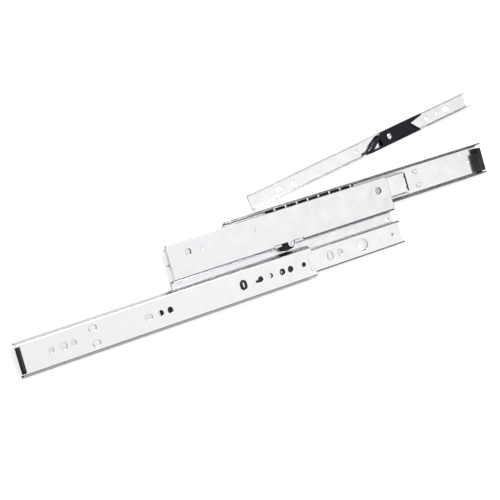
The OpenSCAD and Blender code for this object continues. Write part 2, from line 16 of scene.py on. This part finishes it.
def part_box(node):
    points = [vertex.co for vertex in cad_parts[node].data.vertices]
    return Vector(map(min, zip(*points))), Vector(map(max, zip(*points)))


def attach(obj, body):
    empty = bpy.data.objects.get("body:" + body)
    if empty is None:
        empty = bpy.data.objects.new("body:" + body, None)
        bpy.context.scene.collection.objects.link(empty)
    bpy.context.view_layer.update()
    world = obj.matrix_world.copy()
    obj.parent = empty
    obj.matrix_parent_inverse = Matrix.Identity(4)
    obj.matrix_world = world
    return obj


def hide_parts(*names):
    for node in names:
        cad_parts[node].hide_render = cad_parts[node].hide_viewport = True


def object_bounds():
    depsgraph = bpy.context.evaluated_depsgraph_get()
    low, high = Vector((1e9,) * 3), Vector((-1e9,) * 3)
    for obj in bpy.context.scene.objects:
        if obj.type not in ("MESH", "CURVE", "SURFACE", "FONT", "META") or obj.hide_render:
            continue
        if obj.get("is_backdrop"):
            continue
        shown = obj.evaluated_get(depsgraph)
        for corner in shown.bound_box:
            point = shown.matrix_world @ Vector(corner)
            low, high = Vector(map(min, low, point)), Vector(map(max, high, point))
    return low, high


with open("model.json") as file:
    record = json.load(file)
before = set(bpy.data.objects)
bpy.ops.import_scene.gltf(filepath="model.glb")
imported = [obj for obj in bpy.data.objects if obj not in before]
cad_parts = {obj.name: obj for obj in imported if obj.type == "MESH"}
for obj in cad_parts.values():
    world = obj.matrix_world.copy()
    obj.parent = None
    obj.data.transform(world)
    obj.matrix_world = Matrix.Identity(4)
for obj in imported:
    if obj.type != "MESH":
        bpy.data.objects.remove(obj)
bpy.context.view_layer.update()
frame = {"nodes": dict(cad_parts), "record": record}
nodes = frame["nodes"]
MM = 0.001
scene = bpy.context.scene

# %% [markdown]
# ## The camera
# A product picture of something long and flat is taken with a long lens from well above, and the
# camera is rolled so that the slide crosses the square picture from corner to corner. Its
# direction could be aimed at a target object, but three angles that a photographer would name
# say more: how far the lens looks down, where it heads, and how far the camera is rolled.

# %% Camera
CAMERA_AT = Vector((-1.2345, 0.1208, 1.9480))
LENS_MM = 123.07
NEAREST = 0.05
FARTHEST = 40
SENSOR_MM = 36.0
LOOK_DOWN = math.radians(58.58)
HEADING = math.radians(-6.98)
ROLL = math.radians(80.07)

level = math.cos(LOOK_DOWN)
forward = Vector((level * math.cos(HEADING), level * math.sin(HEADING), -math.sin(LOOK_DOWN)))
camera_data = bpy.data.cameras.new("studio_camera")
camera_data.lens = LENS_MM
camera_data.sensor_width = SENSOR_MM
camera_data.clip_start = NEAREST
camera_data.clip_end = FARTHEST
camera = bpy.data.objects.new("studio_camera", camera_data)
camera.location = CAMERA_AT
camera.rotation_mode = "QUATERNION"
camera.rotation_quaternion = forward.to_track_quat("-Z", "Y") @ Quaternion((0, 0, 1), ROLL)
scene.collection.objects.link(camera)
scene.camera = camera
print("camera looks along", [round(c, 3) for c in forward])

# %% [markdown]
# ## The floor
# The slide lies on white paper that is lit from below, so that it throws no shadow. A light
# table could be modelled, but glowing paper would also light the undersides of the rails and
# wash out their edges. So the paper glows for the camera only, and every other ray meets a
# plain pale sheet.

# %% Floor
FLOOR_HALF = 5.0
FLOOR_Z = -0.0002
PAPER = (0.55, 0.55, 0.56, 1)
PAPER_GLOW = 0.72
PAPER_ROUGH = 0.9
floor_mesh = bpy.data.meshes.new("studio_floor")
corners = np.array([(-1, -1, 0), (1, -1, 0), (1, 1, 0), (-1, 1, 0)]) * FLOOR_HALF
floor_mesh.from_pydata((corners + (0, 0, FLOOR_Z)).tolist(), [], [(0, 1, 2, 3)])
floor = bpy.data.objects.new("studio_floor", floor_mesh)
scene.collection.objects.link(floor)
floor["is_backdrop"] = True

floor_paper = bpy.data.materials.new("floor_paper")
floor_paper.use_nodes = True
tree = floor_paper.node_tree
paper = tree.nodes["Principled BSDF"]
paper.inputs["Base Color"].default_value = PAPER
paper.inputs["Roughness"].default_value = PAPER_ROUGH
glow = tree.nodes.new("ShaderNodeEmission")
glow.inputs["Strength"].default_value = PAPER_GLOW
ray = tree.nodes.new("ShaderNodeLightPath")
lit = tree.nodes.new("ShaderNodeAddShader")
choose = tree.nodes.new("ShaderNodeMixShader")
tree.links.new(paper.outputs[0], lit.inputs[0])
tree.links.new(glow.outputs[0], lit.inputs[1])
tree.links.new(ray.outputs["Is Camera Ray"], choose.inputs[0])
tree.links.new(paper.outputs[0], choose.inputs[1])
tree.links.new(lit.outputs[0], choose.inputs[2])
tree.links.new(choose.outputs[0], tree.nodes["Material Output"].inputs["Surface"])
floor_mesh.materials.append(floor_paper)
print("floor:", 2 * FLOOR_HALF, "m square")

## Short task
Quote word for word every line from the one that has "shown = obj.evaluated_get(depsgraph)" through the one that has "scene = bpy.context.scene".

## Completed exercise
        shown = obj.evaluated_get(depsgraph)
        for corner in shown.bound_box:
            point = shown.matrix_world @ Vector(corner)
            low, high = Vector(map(min, low, point)), Vector(map(max, high, point))
    return low, high


with open("model.json") as file:
    record = json.load(file)
before = set(bpy.data.objects)
bpy.ops.import_scene.gltf(filepath="model.glb")
imported = [obj for obj in bpy.data.objects if obj not in before]
cad_parts = {obj.name: obj for obj in imported if obj.type == "MESH"}
for obj in cad_parts.values():
    world = obj.matrix_world.copy()
    obj.parent = None
    obj.data.transform(world)
    obj.matrix_world = Matrix.Identity(4)
for obj in imported:
    if obj.type != "MESH":
        bpy.data.objects.remove(obj)
bpy.context.view_layer.update()
frame = {"nodes": dict(cad_parts), "record": record}
nodes = frame["nodes"]
MM = 0.001
scene = bpy.context.scene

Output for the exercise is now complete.